Face à de telle exigence à caractère de chantage, de sources proches du dossier, le gouvernement du Mali n’entend plus parapher quoi que ce soit si ce n’est ce qu’il a déjà paraphé. Encore moins d’envisager une quelconque discussion avec la CMA avant la signature du projet d’accord. Des informations qui nous parviennent, l’Etat malien demande à la médiation internationale de s’assumer. Soit, la CMA paraphe l’accord en attendant les discussions qui vont suivre sa signature à Bamako, soit elle doit être sanctionnée. A défaut, rapportent nos sources, on doit faire usage de la force, si cela est le seul langage que ce mouvement comprend.
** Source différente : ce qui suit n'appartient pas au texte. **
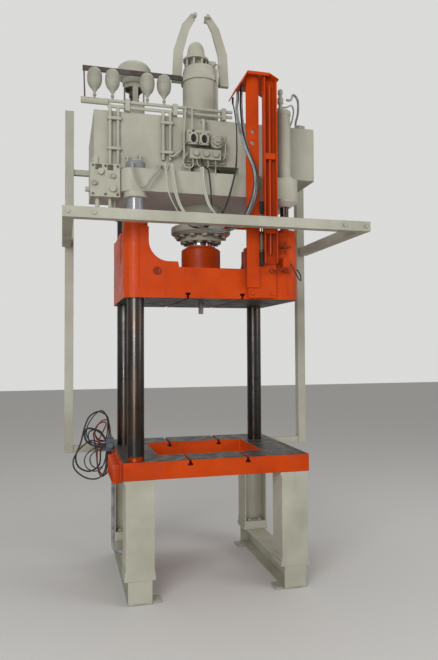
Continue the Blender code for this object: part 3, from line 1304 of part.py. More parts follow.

En tout cas, Bamako est catégorique. Il n’y a plus question d’apporter d’amendement à ce projet d’accord.
De l’autre côté, dans l’Adrar des Ifoghas, il faut vaille que vaille revenir sur le projet d’accord.
Face à cette attitude de la CMA, si la médiation internationale ne s’assume pas, on risque d’assister à une détérioration considérable de la paix qu’on tentait de construire peu à peu.